Apesar da adrenalina das sessões de descarrego, nada indica que a falta de exorcistas no Brasil seja contornada em breve. Apesar do fascínio do público pelo assunto, padres seguem reticentes em se aventurar por essa carreira.
Em parte porque o próprio Vaticano leva a ciência a sério – a Igreja já aceita o Big Bang e a Teoria da Evolução, por exemplo. E a ciência, é claro, entende a ideia de “possessão demoníaca” como superstição. “Os próprios bispos não acreditam mais no Diabo”, diz o padre-exorcista Eugênio La Barbera. “Mas é preciso cuidado: não acreditar nele é tudo o que o Diabo quer.
ENTREVISTA: Padre Reginaldo Manzotti
Nem o historiador israelense Yuval Noah Harari, autor de Sapiens, nem o youtuber Felipe Neto. O escritor que mais vendeu livros no Brasil em 2017 foi o padre paranaense Reginaldo Manzotti. O livro Batalha Espiritual, que fala sobre anjos, possessões e exorcismos, vendeu 138 mil exemplares. Conversamos com o sacerdote, que explica as dificuldades do ofício de expulsar o coisa-ruim.
Como surgiu a ideia de escrever um livro sobre exorcismo?
O exorcismo é um tema clássico da Igreja Católica. Mas, por desconhecer o assunto, muitos não lhe dão a devida importância. Além disso, tendem a achar que toda enfermidade é física ou emocional. Não sabem, por exemplo, que há males espirituais. Papa Francisco, inclusive, já exortou os padres a levarem mais a sério as doenças do espírito. Diagnosticadas, devem ser tratadas com confissão e, se necessário, exorcismo.
Mas há falta de exorcistas no Brasil. A que você atribui isso?
Sim, faltam exorcistas, não só no Brasil, mas no mundo inteiro. Falta, também, interesse do clero em tratar do assunto. Por uma questão histórica, a Igreja esteve mais voltada para o lado social e menos para a dimensão espiritual. Aos poucos, isso começa a mudar.
Se o bispo de sua diocese resolvesse nomeá-lo exorcista, o senhor aceitaria?

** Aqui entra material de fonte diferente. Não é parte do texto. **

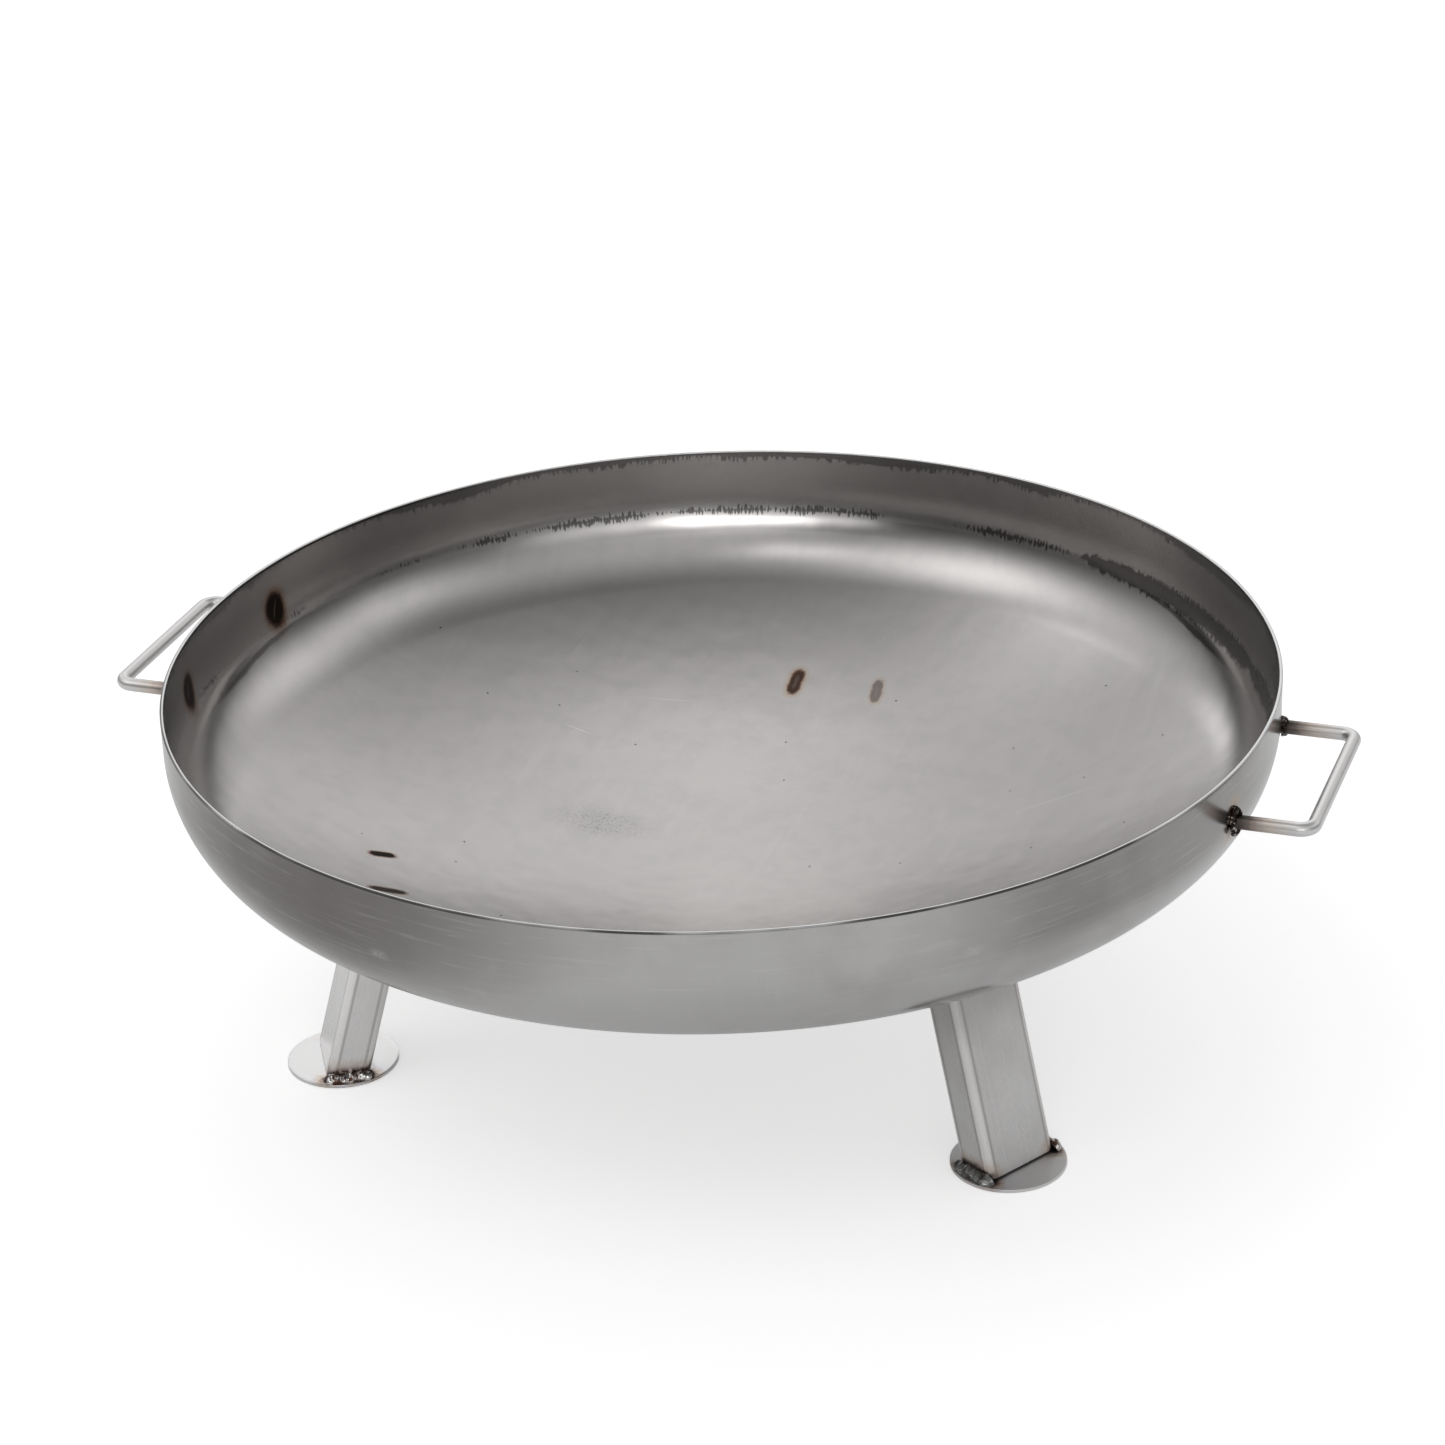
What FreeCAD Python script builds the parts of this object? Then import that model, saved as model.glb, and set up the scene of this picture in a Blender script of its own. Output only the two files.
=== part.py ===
"""Steel fire bowl: a dished head on three splayed tube legs, with two bar handles, all joined by weld beads.

Millimetres, +Z up. The origin is on the ground, on the bowl's axis. The handles lie along X,
and the rear leg points along +Y.
"""

import FreeCAD
import Part
import math
import os

Vector = FreeCAD.Vector
UP = Vector(0, 0, 1)
ORIGIN = Vector(0, 0, 0)

# Bowl: a torispherical dished head, its crown radius equal to its diameter and its knuckle a tenth of it.
BOWL_DIAMETER = 800.0
BOWL_WALL = 2.5
RIM_HEIGHT = 288.0
FLANGE_HEIGHT = 28.0
RIM_EDGE_BREAK = 0.5

# Legs: rectangular tube, its wide side facing outwards, leaning out from the bowl.
LEG_ANGLES = {"rear": 90.0, "left": 210.0, "right": 330.0}
TUBE_WIDTH = 62.0
TUBE_DEPTH = 31.0
TUBE_WALL = 2.5
TUBE_CORNER = 6.0
LEG_LEAN = 15.5
FOOT_DISTANCE = 293.0

# Foot plates: round discs under the tubes.
FOOT_DIAMETER = 82.0
FOOT_THICKNESS = 2.5
FOOT_EDGE_BREAK = 0.4

# Handles: round bar bent into a U, its ends butted against the bowl wall.
HANDLE_SIDES = {"left": -1, "right": 1}
BAR_DIAMETER = 10.0
HANDLE_WIDTH = 151.0
HANDLE_REACH = 446.0
HANDLE_HEIGHT = 251.0
HANDLE_BEND = 10.0

# Weld beads.
LEG_BEAD_RADIUS = 6.0
FOOT_BEAD_RADIUS = 5.5
HANDLE_BEAD_SIZE = 6.0
BEAD_SIDES = {"a": -1, "b": 1}

# Worked out from the driving dimensions.
RIM_RADIUS = BOWL_DIAMETER / 2
CROWN_OUTER = BOWL_DIAMETER
KNUCKLE_OUTER = BOWL_DIAMETER / 10
KNUCKLE_CENTRE = Vector(RIM_RADIUS - KNUCKLE_OUTER, 0, RIM_HEIGHT - FLANGE_HEIGHT)
CROWN_CENTRE = KNUCKLE_CENTRE + Vector(
    -KNUCKLE_CENTRE.x,
    0,
    math.sqrt((CROWN_OUTER - KNUCKLE_OUTER) ** 2 - KNUCKLE_CENTRE.x ** 2),
)
LEAN = math.radians(LEG_LEAN)
LEG_AXIS = Vector(-math.sin(LEAN), 0, math.cos(LEAN))
FOOT_CENTRE = Vector(FOOT_DISTANCE, 0, 0)
BIG = 4 * BOWL_DIAMETER
TOUCH = 0.01


def polar(centre, radius, angle):
    """A point of the XZ plane at this angle, in radians, from +X around a centre."""
    return centre + Vector(radius * math.cos(angle), 0, radius * math.sin(angle))


def head_profile(inset):
    """Edges of the head's profile in the XZ plane, from the pole to the rim, inset by this much."""
    crown = CROWN_OUTER - inset
    knuckle = KNUCKLE_OUTER - inset
    meeting = KNUCKLE_CENTRE - CROWN_CENTRE
    meeting_angle = math.atan2(meeting.z, meeting.x)
    pole = polar(CROWN_CENTRE, crown, -math.pi / 2)
    crown_end = polar(CROWN_CENTRE, crown, meeting_angle)
    knuckle_end = polar(KNUCKLE_CENTRE, knuckle, 0)
    rim = Vector(knuckle_end.x, 0, RIM_HEIGHT)
    crown_middle = polar(CROWN_CENTRE, crown, (meeting_angle - math.pi / 2) / 2)
    knuckle_middle = polar(KNUCKLE_CENTRE, knuckle, meeting_angle / 2)
    return [
        Part.Arc(pole, crown_middle, crown_end).toShape(),
        Part.Arc(crown_end, knuckle_middle, knuckle_end).toShape(),
        Part.makeLine(knuckle_end, rim),
    ]


def top_edges(shape, height):
    """The edges of a shape that lie at its top, which is at this height."""
    return [edge for edge in shape.Edges if edge.BoundBox.ZMin > height - TOUCH]


def turned(outer, inner_end, inner):
    """The solid turned about Z from two profiles joined at the rim, or from one closed onto the axis."""
    outer_start = outer[0].valueAt(outer[0].FirstParameter)
    outer_end = outer[-1].valueAt(outer[-1].LastParameter)
    closing = [Part.makeLine(outer_end, inner_end)]
    axis_point = Vector(0, 0, inner_end.z)
    if inner:
        axis_point = inner[0].valueAt(inner[0].FirstParameter)
    closing.append(Part.makeLine(axis_point, outer_start))
    wire = Part.Wire(Part.__sortEdges__(outer + closing + inner))
    return Part.Face(wire).revolve(ORIGIN, UP, 360)


def make_bowl():
    """The dished head, with its cut rim edges broken."""
    outer = head_profile(0)
    inner = head_profile(BOWL_WALL)
    bowl = turned(outer, Vector(RIM_RADIUS - BOWL_WALL, 0, RIM_HEIGHT), inner)
    return bowl.makeChamfer(RIM_EDGE_BREAK, top_edges(bowl, RIM_HEIGHT))


def make_bowl_block():
    """The bowl's outer shape, filled in: what the pieces outside it are cut to."""
    return turned(head_profile(0), Vector(0, 0, RIM_HEIGHT), [])


def place(shape, origin, normal, across):
    """The shape moved so that its Z lies along normal and its Y along across."""
    along = across.cross(normal)
    matrix = FreeCAD.Matrix(
        along.x, across.x, normal.x, origin.x,
        along.y, across.y, normal.y, origin.y,
        along.z, across.z, normal.z, origin.z,
        0, 0, 0, 1,
    )
    moved = shape.copy()
    moved.Placement = FreeCAD.Placement(matrix)
    return moved


def half_space(origin, normal):
    """A block that fills everything on the normal's side of a plane."""
    block = Part.makeBox(BIG, BIG, BIG, Vector(-BIG / 2, -BIG / 2, 0))
    return place(block, origin, normal, Vector(0, 1, 0))


def tube_block(inset):
    """A long solid bar of the leg tube's section, inset by this much, on the leg's axis."""
    depth = TUBE_DEPTH - 2 * inset
    width = TUBE_WIDTH - 2 * inset
    block = Part.makeBox(depth, width, RIM_HEIGHT, Vector(-depth / 2, -width / 2, 0))
    upright = [edge for edge in block.Edges if edge.BoundBox.ZLength > RIM_HEIGHT / 2]
    bar = block.makeFillet(TUBE_CORNER - inset, upright)
    start = FOOT_CENTRE - LEG_AXIS * TUBE_DEPTH
    return place(bar, start, LEG_AXIS, Vector(0, 1, 0))


def leg_top():
    """Where the leg's axis meets the bowl, and the bowl's outward normal there."""
    from_centre = FOOT_CENTRE - CROWN_CENTRE
    half = from_centre.dot(LEG_AXIS)
    rest = from_centre.dot(from_centre) - CROWN_OUTER ** 2
    distance = -half - math.sqrt(half ** 2 - rest)
    point = FOOT_CENTRE + LEG_AXIS * distance
    return point, (point - CROWN_CENTRE).normalize()


def make_leg(bowl_block):
    """A tube cut level at the foot and fitted to the bowl at the top, pointing along +X."""
    tube = tube_block(0).cut(tube_block(TUBE_WALL))
    tube = tube.cut(half_space(Vector(0, 0, FOOT_THICKNESS), -UP))
    return lowest(tube.cut(bowl_block))


def make_foot_plate():
    """A disc with its upper edge broken, pointing along +X."""
    disc = Part.makeCylinder(FOOT_DIAMETER / 2, FOOT_THICKNESS, FOOT_CENTRE)
    return disc.makeChamfer(FOOT_EDGE_BREAK, top_edges(disc, FOOT_THICKNESS))


def make_bead(middle, direction, length, radius):
    """A round-ended bead, this long overall, about a line."""
    half = direction * (length / 2 - radius)
    body = Part.makeCylinder(radius, 2 * half.Length, middle - half, direction)
    for end in (middle - half, middle + half):
        body = body.fuse(Part.makeSphere(radius, end))
    return body.removeSplitter()


def largest(shape):
    """The largest solid of a shape."""
    return max(shape.Solids, key=lambda solid: solid.Volume)


def lowest(shape):
    """The lowest solid of a shape."""
    return min(shape.Solids, key=lambda solid: solid.CenterOfMass.z)


def make_leg_bead(side, bowl_block):
    """The fillet between one narrow side of the tube and the bowl."""
    point, normal = leg_top()
    slope = Vector(-normal.z, 0, normal.x)
    edge_length = TUBE_DEPTH / slope.dot(Vector(LEG_AXIS.z, 0, -LEG_AXIS.x))
    middle = point + Vector(0, side * TUBE_WIDTH / 2, 0)
    bead = make_bead(middle, slope, edge_length + LEG_BEAD_RADIUS, LEG_BEAD_RADIUS)
    return largest(bead.cut(bowl_block).cut(tube_block(0)))


def make_foot_bead(side):
    """The fillet between one narrow side of the tube and the foot plate."""
    middle = FOOT_CENTRE + LEG_AXIS * (FOOT_THICKNESS / LEG_AXIS.z)
    middle += Vector(0, side * TUBE_WIDTH / 2, 0)
    edge_length = TUBE_DEPTH / LEG_AXIS.z
    bead = make_bead(middle, Vector(1, 0, 0), edge_length + FOOT_BEAD_RADIUS, FOOT_BEAD_RADIUS)
    above_plate = bead.cut(half_space(Vector(0, 0, FOOT_THICKNESS), -UP))
    return largest(above_plate.cut(tube_block(0)))


def make_handle_bar():
    """The U of bar at the +X side, its ends run on into the bowl."""
    half = HANDLE_WIDTH / 2
    bend = HANDLE_BEND
    start = KNUCKLE_CENTRE.x
    z = HANDLE_HEIGHT
    slant = bend * (1 - math.sqrt(0.5))
    corners = [
        Part.makeLine(Vector(start, -half, z), Vector(HANDLE_REACH - bend, -half, z)),
        Part.Arc(
            Vector(HANDLE_REACH - bend, -half, z),
            Vector(HANDLE_REACH - slant, -half + slant, z),
            Vector(HANDLE_REACH, -half + bend, z),
        ).toShape(),
        Part.makeLine(Vector(HANDLE_REACH, -half + bend, z), Vector(HANDLE_REACH, half - bend, z)),
        Part.Arc(
            Vector(HANDLE_REACH, half - bend, z),
            Vector(HANDLE_REACH - slant, half - slant, z),
            Vector(HANDLE_REACH - bend, half, z),
        ).toShape(),
        Part.makeLine(Vector(HANDLE_REACH - bend, half, z), Vector(start, half, z)),
    ]
    section = Part.Wire(Part.makeCircle(BAR_DIAMETER / 2, Vector(start, -half, z), Vector(1, 0, 0)))
    return Part.Wire(corners).makePipeShell([section], True, False)


def make_handle_bead(side, bowl_block):
    """The fillet ring where one end of the bar meets the bowl wall."""
    half = HANDLE_WIDTH / 2
    wall_x = math.sqrt(RIM_RADIUS ** 2 - half ** 2)
    root = Vector(wall_x - HANDLE_BEAD_SIZE, side * half, HANDLE_HEIGHT)
    bar_radius = BAR_DIAMETER / 2
    flare = Part.makeCone(
        bar_radius + 2 * HANDLE_BEAD_SIZE, bar_radius, 2 * HANDLE_BEAD_SIZE, root, Vector(1, 0, 0)
    )
    drum = Part.makeCylinder(bar_radius + HANDLE_BEAD_SIZE, BIG, root, Vector(1, 0, 0))
    bar = Part.makeCylinder(bar_radius, BIG, root - Vector(BIG / 2, 0, 0), Vector(1, 0, 0))
    return largest(flare.common(drum).cut(bar).cut(bowl_block))


def rotated(shape, angle):
    """A copy turned about the bowl's axis."""
    copy = shape.copy()
    copy.rotate(ORIGIN, UP, angle)
    return copy


def build():
    """Every node of the assembly, by name."""
    bowl_block = make_bowl_block()
    nodes = {"bowl": make_bowl()}
    leg = make_leg(bowl_block)
    foot_plate = make_foot_plate()
    leg_beads = {key: make_leg_bead(side, bowl_block) for key, side in BEAD_SIDES.items()}
    foot_beads = {key: make_foot_bead(side) for key, side in BEAD_SIDES.items()}
    for place_name, angle in LEG_ANGLES.items():
        nodes[f"leg_{place_name}"] = rotated(leg, angle)
        nodes[f"foot_plate_{place_name}"] = rotated(foot_plate, angle)
        for key in BEAD_SIDES:
            nodes[f"leg_{place_name}_bowl_weld_{key}"] = rotated(leg_beads[key], angle)
            nodes[f"leg_{place_name}_foot_weld_{key}"] = rotated(foot_beads[key], angle)
    handle = largest(make_handle_bar().cut(bowl_block))
    handle_beads = {key: make_handle_bead(side, bowl_block) for key, side in BEAD_SIDES.items()}
    for place_name, side in HANDLE_SIDES.items():
        angle = 0 if side > 0 else 180
        nodes[f"handle_{place_name}"] = rotated(handle, angle)
        for key in BEAD_SIDES:
            nodes[f"handle_{place_name}_weld_{key}"] = rotated(handle_beads[key], angle)
    return nodes


def main():
    os.makedirs("parts", exist_ok=True)
    for name, shape in build().items():
        if not shape.isValid() or not shape.Solids:
            raise ValueError(f"{name} is not a valid solid")
        shape.exportStep(f"parts/{name}.step")
        box = shape.BoundBox
        print(
            f"{name}: {len(shape.Solids)} solid, {shape.Volume / 1000:.2f} cm3, "
            f"x {box.XMin:.1f}..{box.XMax:.1f}, y {box.YMin:.1f}..{box.YMax:.1f}, "
            f"z {box.ZMin:.1f}..{box.ZMax:.1f}"
        )


main()
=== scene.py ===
import math

import bmesh
import bpy
from mathutils import Matrix, Vector, noise


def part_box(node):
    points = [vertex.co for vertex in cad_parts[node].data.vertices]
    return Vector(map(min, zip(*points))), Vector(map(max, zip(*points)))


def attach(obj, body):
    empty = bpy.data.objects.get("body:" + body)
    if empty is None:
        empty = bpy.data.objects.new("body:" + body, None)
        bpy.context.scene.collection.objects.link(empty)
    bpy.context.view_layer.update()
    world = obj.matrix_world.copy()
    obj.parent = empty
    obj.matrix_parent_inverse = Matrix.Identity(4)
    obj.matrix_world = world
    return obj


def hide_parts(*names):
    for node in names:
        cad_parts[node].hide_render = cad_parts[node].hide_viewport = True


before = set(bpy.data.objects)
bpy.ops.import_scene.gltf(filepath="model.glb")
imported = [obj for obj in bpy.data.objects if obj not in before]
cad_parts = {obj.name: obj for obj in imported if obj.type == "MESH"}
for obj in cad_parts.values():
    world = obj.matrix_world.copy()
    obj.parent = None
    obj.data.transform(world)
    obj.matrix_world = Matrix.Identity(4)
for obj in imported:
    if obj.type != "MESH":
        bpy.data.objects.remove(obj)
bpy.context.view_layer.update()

# A bare steel fire bowl on three welded legs. Metres, +Z up, origin on the ground on the bowl's axis.
# Sizes that the frame gives are read from it; the rest repeat the design's.

scene = bpy.context.scene
UP = Vector((0, 0, 1))
MM = 0.001

# Bowl
bowl_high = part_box("bowl")[1]
RIM_RADIUS = bowl_high.x
RIM_HEIGHT = bowl_high.z
BOWL_WALL = 2.5 * MM
FLANGE = 28 * MM
KNUCKLE = RIM_RADIUS / 5
CROWN = RIM_RADIUS * 2
RIM_ROUNDING = 0.6 * MM
BOWL_SEGMENTS = 360
CROWN_POINTS = 90
KNUCKLE_POINTS = 40
FLANGE_STEPS = 12
# The angle at the crown's centre between the pole and the first point beside it
POLE_ANGLE = 0.002
KNUCKLE_X = RIM_RADIUS - KNUCKLE
KNUCKLE_Z = RIM_HEIGHT - FLANGE
CROWN_Z = KNUCKLE_Z + math.sqrt((CROWN - KNUCKLE) ** 2 - KNUCKLE_X ** 2)
BOWL_FLOOR = CROWN_Z - CROWN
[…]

Claro, eu nunca diria “não” a um bispo. Mas, em virtude das minhas atividades, não me sinto em condições de exercer esse ministério. Temos a impressão de que o exorcismo se faz em uma sessão só. Mas há casos que levam mais de uma década. É um ministério que demanda tempo e dedicação. O Diabo é muito astuto. Ele gosta de fazer o ruim parecer bom e o errado, certo. Se não tomamos cuidado, caímos em tentação.
Em 23 anos de sacerdócio, já se deparou com o Diabo alguma vez?
Sim. No fim do ano passado, uma moça veio a mim, não com um quadro de possessão demoníaca, mas com um histórico familiar muito preocupante, voltado para a magia negra. Ela apresentava marcas de automutilação pelo corpo, tinha um olhar tétrico, vazio, e só sabia falar de suicídio. Comecei a fazer uma oração de cura e libertação, que durou uns 40 minutos. Uma semana depois, ela voltou, totalmente diferente. Disse que sua vida tinha sido transformada. O inimigo age de muitas formas. A possessão é apenas uma delas.
Seu livro reproduz algumas orações de cura, libertação e exorcismo. Não teme que alguém resolva celebrar um exorcismo por conta própria?
Logo no início do livro, eu aviso: nenhum leigo está autorizado a celebrar exorcismos. Mas, então, por que incluí essas orações? Porque existem muitos livrinhos fantasiosos por aí. Quis mostrar ao público o texto oficial da Igreja Católica. A recomendação é não ter medo do Diabo. Deus é maior do que ele. Como diria Santo Agostinho, o Diabo é como um cão brabo amarrado. Só morde quem se aproxima dele.